裏木戸通信46号
観覧車
葛西臨海公園前に大観覧車が現れた。
なんでも日本一のでかさだそうである。
しかし、この観覧車、ある意味実に不自然である。
なぜか?
だって、観覧車だけなんだもん。
葛西臨海公園駅前は、その名の通り、臨海公園のまん前にある。
駅の前は、いきなり、緑の芝生がまぶしい公園になっている。
したがって駅前に何も無い。
駅からしばらく歩くと水族館がある。休日などは、家族ずれや、カップルなどで結構にぎわう。その証拠になるかどうかは輪から似が、平日は、快速が通過してしまうこの駅も、休日には、快速がしっかりと停車する。

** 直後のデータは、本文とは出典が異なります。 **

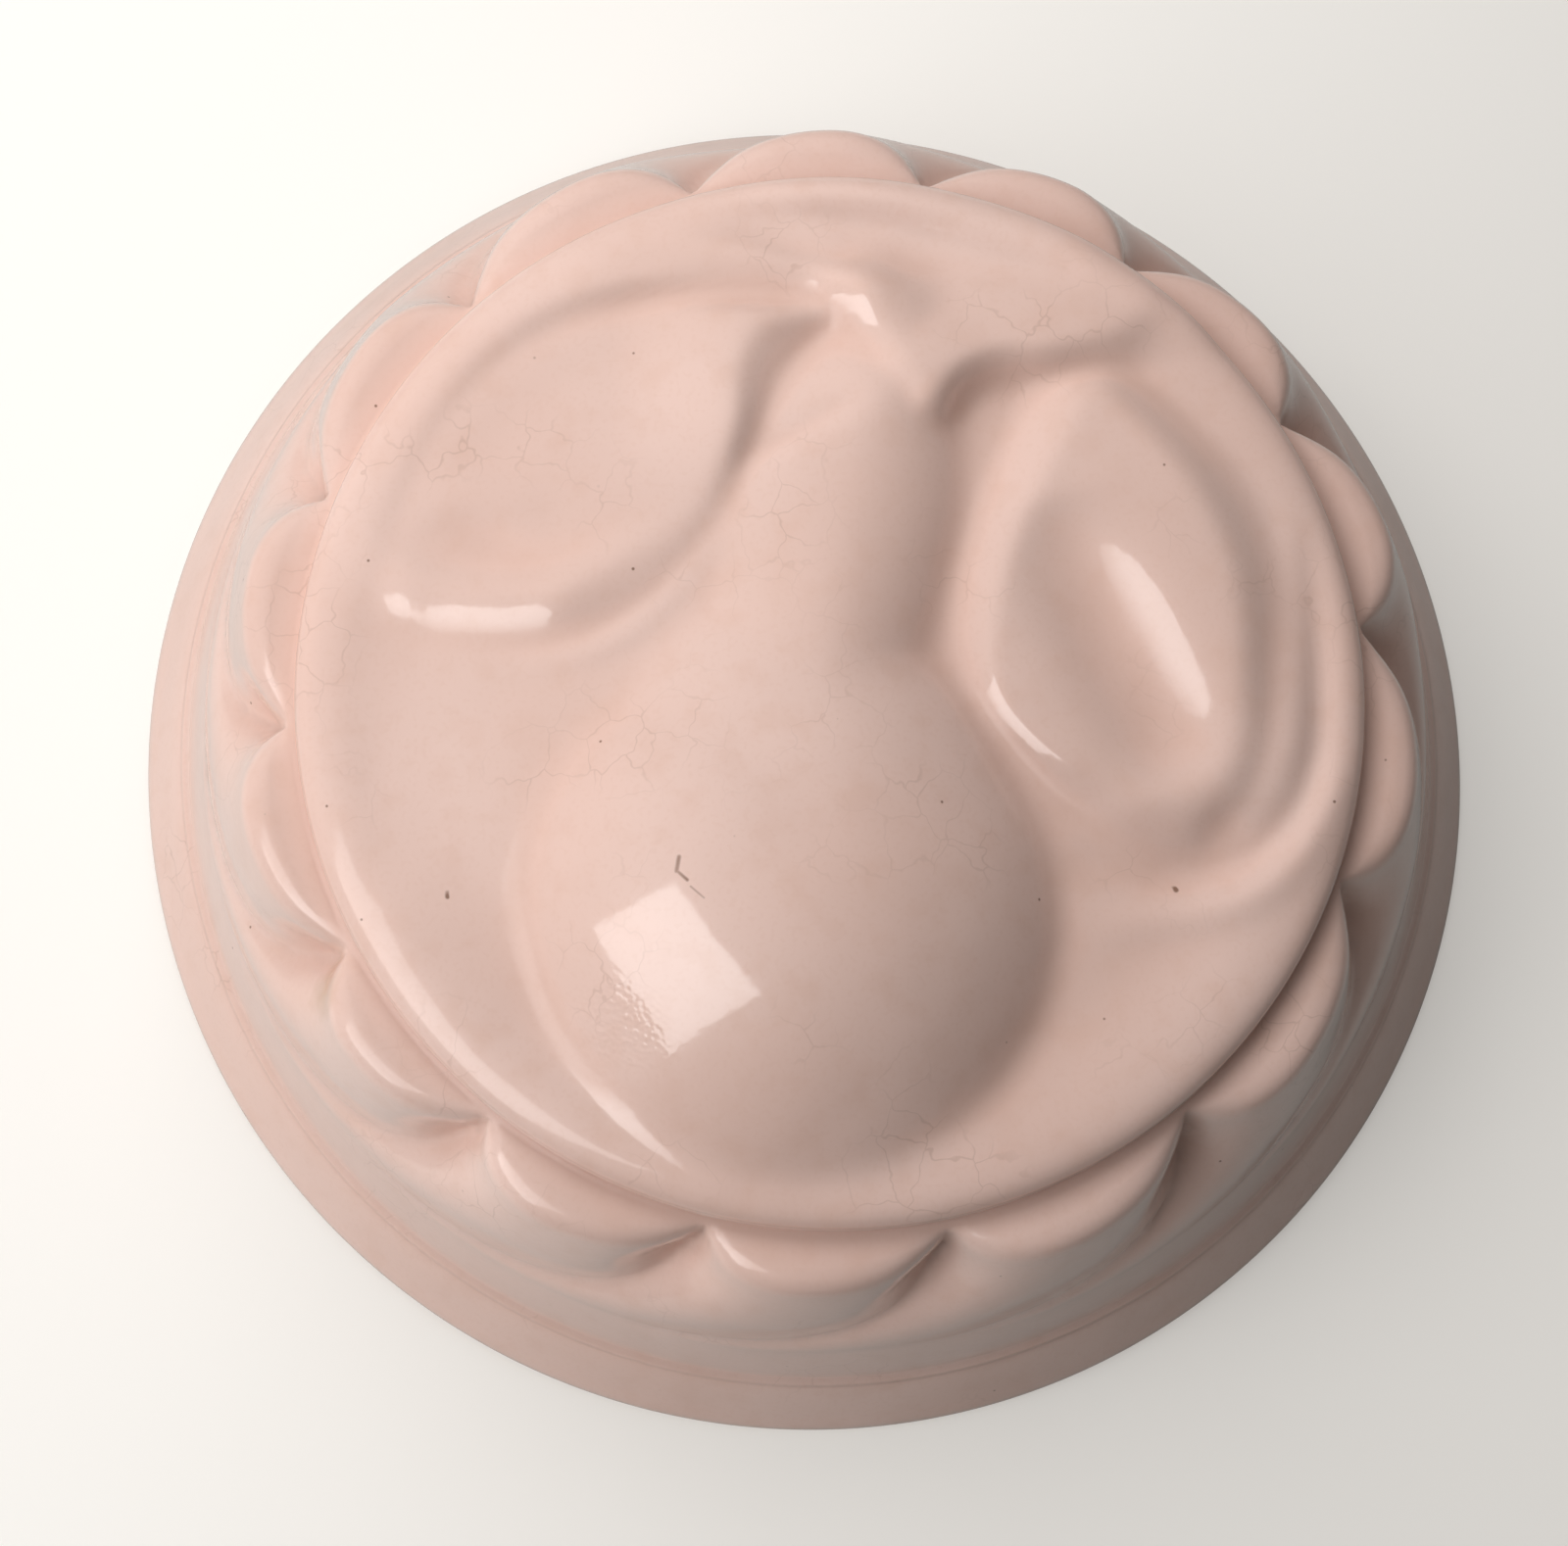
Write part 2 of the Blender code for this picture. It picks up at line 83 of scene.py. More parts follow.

しかし、それでも、この観覧車には、えも言えない違和感を感じる。
元々、観覧車は、遊園地にあるものでしょ?
いや、こういう固定観念を持っては確かにいけませんがね、でも、葛西臨海公園は、舞浜駅の隣に有るんですよ。
そう、あの日本最強のデートスポット、
東京ディズニーランドが隣にあるんですよ。
誰だって思うはずです。
何故ディズニーランド内に作らないの?
日本最強のデートスポットに、日本最大の観覧車。
これならわかる。ディズニーランドの最強度がさらに上がること請け合いである。
夜、日本最大の観覧車に乗るバカップル、東京ディズニーランドの美しい夜景を見ながら、愛を語り合う、限られた時間ながら二人っきりの甘い時間。
ロマンティックである、なにやらいいじゃないですか。こっちの方が、絶対客が入るでしょ。
さらにである。葛西臨海公園から、ものの10分も行けば、同じように強力なデートズポット、お台場があるのである。しかもここのビーナスフォートには、観覧車まであるのである。
お台場に観覧車はわかる。元々デートスポットなんだし、夜景も綺麗である。
しかし、葛西臨海公園は違う。
昼間は、確かに、芝生の緑が眩しいが、
それしかない!!
そう、それしかないのだ。
最大の観覧車に乗るカップル。見えるのは、緑の芝生、さらに、遠くに、スモッグにかすんで、何と無くディズニーランドが見える、お台場も見える。
「こんな物に乗らずにあっちに行けばよかった・・・・」
今までの甘い雰囲気も一気に吹っ飛んでしまうであろう。せっかく楽しかったデートが、一気に最悪のものになってしまう。
夜間に乗ったら、その最悪さにターボがかかること請け合いである。
葛西臨海公園は、街灯が少なく、結構暗いのである。
目の下に広がる暗い空間、その先に見える夢の国、ディズニーランドの夜景。さらに、その反対側には、幻想的な夜景を見せるお台場。
「遠くの夜景が綺麗だね」
そういう彼氏にポツリとつぶやく彼女
「あっちの方が楽しそう」
恋人を喜ばせ様と、この日本最大の観覧車に乗せた、彼氏の面目は、丸つぶれである。
おそらく、数年後には、
「ここでデートしたカップルは、破局する。」
と言う、井の頭公園もはだしで逃げ出すデートスポットになること請け合いである。
「こんなところに、観覧車を作らなければ、静かなデートスポットのままだったのに・・・・・」
数年後、水族館の関係者はぼやくだろう。
しかし、あえて言いたい。
ここに日本最大の観覧車を作った方、貴方は間違いなくあなたは漢です。
この罪深き、デートスポットだらけの京葉線沿線に、あえて、逆デートスポットを作った貴殿の勇気と慧眼に敬意を表します。